* [Dataset extract]
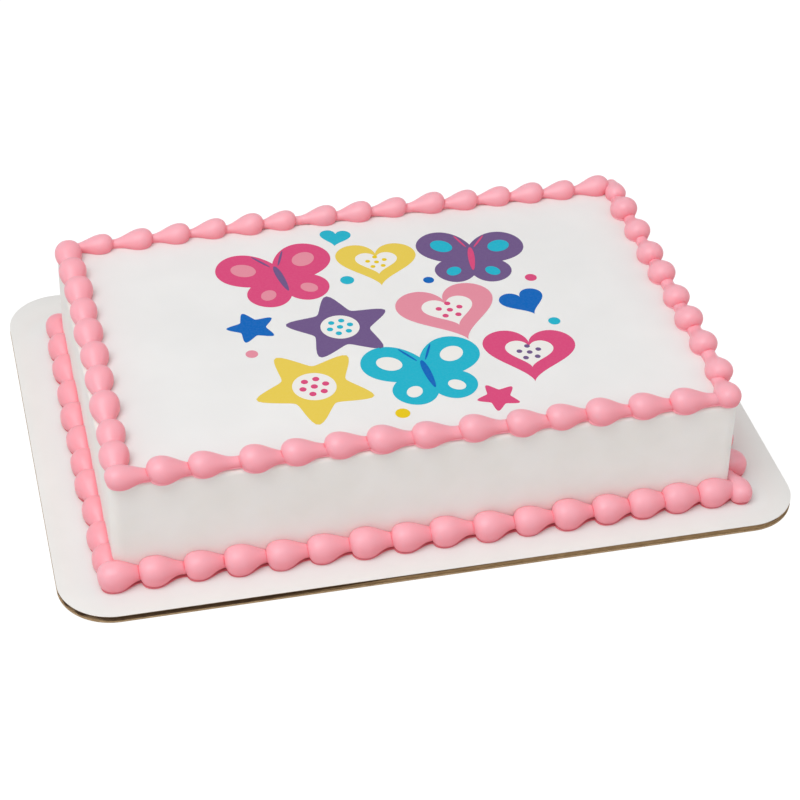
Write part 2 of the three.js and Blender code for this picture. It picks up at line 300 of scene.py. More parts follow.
INKS = {
    "magenta": linear(220, 76, 126),
    "purple": linear(112, 88, 137),
    "teal": linear(30, 181, 206),
    "soft_yellow": linear(234, 206, 84),
    "rose": linear(230, 144, 162),
    "blue": linear(0, 102, 188),
    "bright_yellow": linear(233, 202, 18),
    "white": linear(240, 238, 234),
}

# How much of the sheet's white shows through where the ink is thin.
INK_THINNING = 0.012


# Meshes


def skin(grid, closed_rows=False):
    """Corners and blocks of faces of a surface whose grid rows are rings of points. The rows follow
    each other along the shape, each ring joins its own end to its start, and the first and last ring
    are closed by a fan round their middle point, or joined to each other where closed_rows says so."""
    rows, columns, _ = grid.shape
    index = np.arange(rows * columns).reshape(rows, columns)
    if closed_rows:
        index = np.concatenate([index, index[:1]])
    beside = np.roll(index, -1, axis=1)
    quads = np.stack([index[:-1], beside[:-1], beside[1:], index[1:]], axis=-1).reshape(-1, 4)
    corners = grid.reshape(-1, 3)
    if closed_rows:
        return corners, [quads]
    middles = grid[[0, -1]].mean(axis=1)
    low = np.full(columns, rows * columns)
    fan_low = np.stack([low, beside[0], index[0]], axis=-1)
    fan_high = np.stack([low + 1, index[-1], beside[-1]], axis=-1)
    return np.concatenate([corners, middles]), [quads, fan_low, fan_high]


def with_height(flat, heights):
    """Points in space from flat ones and their heights, which may be one for each row."""
    return np.concatenate([flat, np.broadcast_to(heights, flat.shape[:2])[..., None]], axis=2)


def make_piece(name, parts, crease_angle=180):
    """One object from several closed skins, given in millimetres. Edges sharper than the crease angle
    are shaded as creases."""
    corners = []
    faces = []
    first = 0
    for part_corners, blocks in parts:
        for block in blocks:
            faces += (first + block).tolist()
        corners.append(part_corners)
        first += len(part_corners)
    mesh = bpy.data.meshes.new(name)
    mesh.from_pydata(np.concatenate(corners) * MM, [], faces)
    mesh.update()
    smooth(mesh, crease_angle)
    piece = bpy.data.objects.new(name, mesh)
    bpy.context.scene.collection.objects.link(piece)
    return piece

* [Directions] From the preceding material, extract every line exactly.

* [In response]
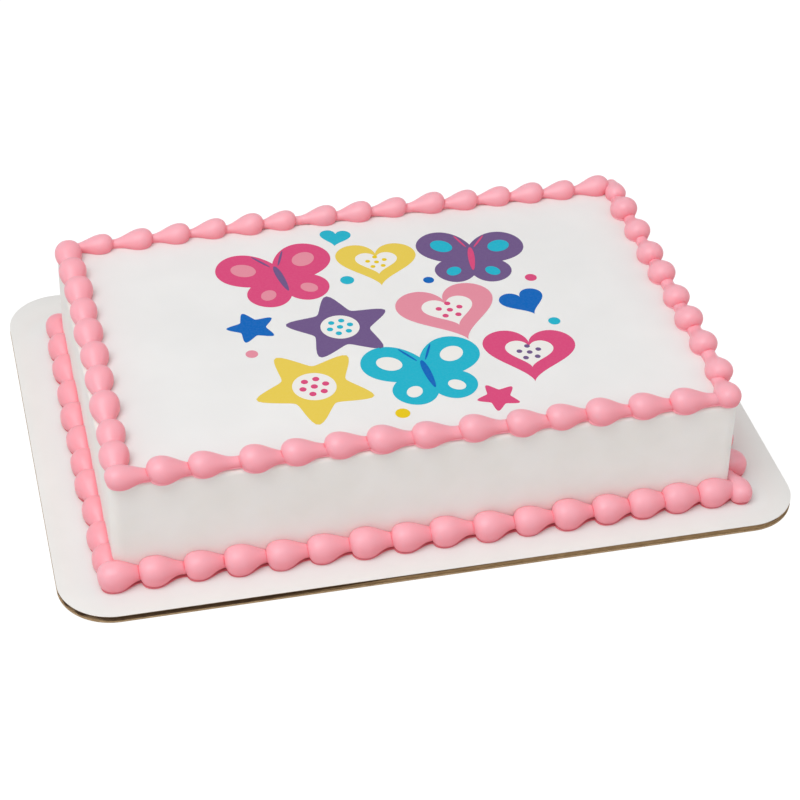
Write part 2 of the three.js and Blender code for this picture. It picks up at line 300 of scene.py. More parts follow.
INKS = {
    "magenta": linear(220, 76, 126),
    "purple": linear(112, 88, 137),
    "teal": linear(30, 181, 206),
    "soft_yellow": linear(234, 206, 84),
    "rose": linear(230, 144, 162),
    "blue": linear(0, 102, 188),
    "bright_yellow": linear(233, 202, 18),
    "white": linear(240, 238, 234),
}

# How much of the sheet's white shows through where the ink is thin.
INK_THINNING = 0.012


# Meshes


def skin(grid, closed_rows=False):
    """Corners and blocks of faces of a surface whose grid rows are rings of points. The rows follow
    each other along the shape, each ring joins its own end to its start, and the first and last ring
    are closed by a fan round their middle point, or joined to each other where closed_rows says so."""
    rows, columns, _ = grid.shape
    index = np.arange(rows * columns).reshape(rows, columns)
    if closed_rows:
        index = np.concatenate([index, index[:1]])
    beside = np.roll(index, -1, axis=1)
    quads = np.stack([index[:-1], beside[:-1], beside[1:], index[1:]], axis=-1).reshape(-1, 4)
    corners = grid.reshape(-1, 3)
    if closed_rows:
        return corners, [quads]
    middles = grid[[0, -1]].mean(axis=1)
    low = np.full(columns, rows * columns)
    fan_low = np.stack([low, beside[0], index[0]], axis=-1)
    fan_high = np.stack([low + 1, index[-1], beside[-1]], axis=-1)
    return np.concatenate([corners, middles]), [quads, fan_low, fan_high]


def with_height(flat, heights):
    """Points in space from flat ones and their heights, which may be one for each row."""
    return np.concatenate([flat, np.broadcast_to(heights, flat.shape[:2])[..., None]], axis=2)


def make_piece(name, parts, crease_angle=180):
    """One object from several closed skins, given in millimetres. Edges sharper than the crease angle
    are shaded as creases."""
    corners = []
    faces = []
    first = 0
    for part_corners, blocks in parts:
        for block in blocks:
            faces += (first + block).tolist()
        corners.append(part_corners)
        first += len(part_corners)
    mesh = bpy.data.meshes.new(name)
    mesh.from_pydata(np.concatenate(corners) * MM, [], faces)
    mesh.update()
    smooth(mesh, crease_angle)
    piece = bpy.data.objects.new(name, mesh)
    bpy.context.scene.collection.objects.link(piece)
    return piece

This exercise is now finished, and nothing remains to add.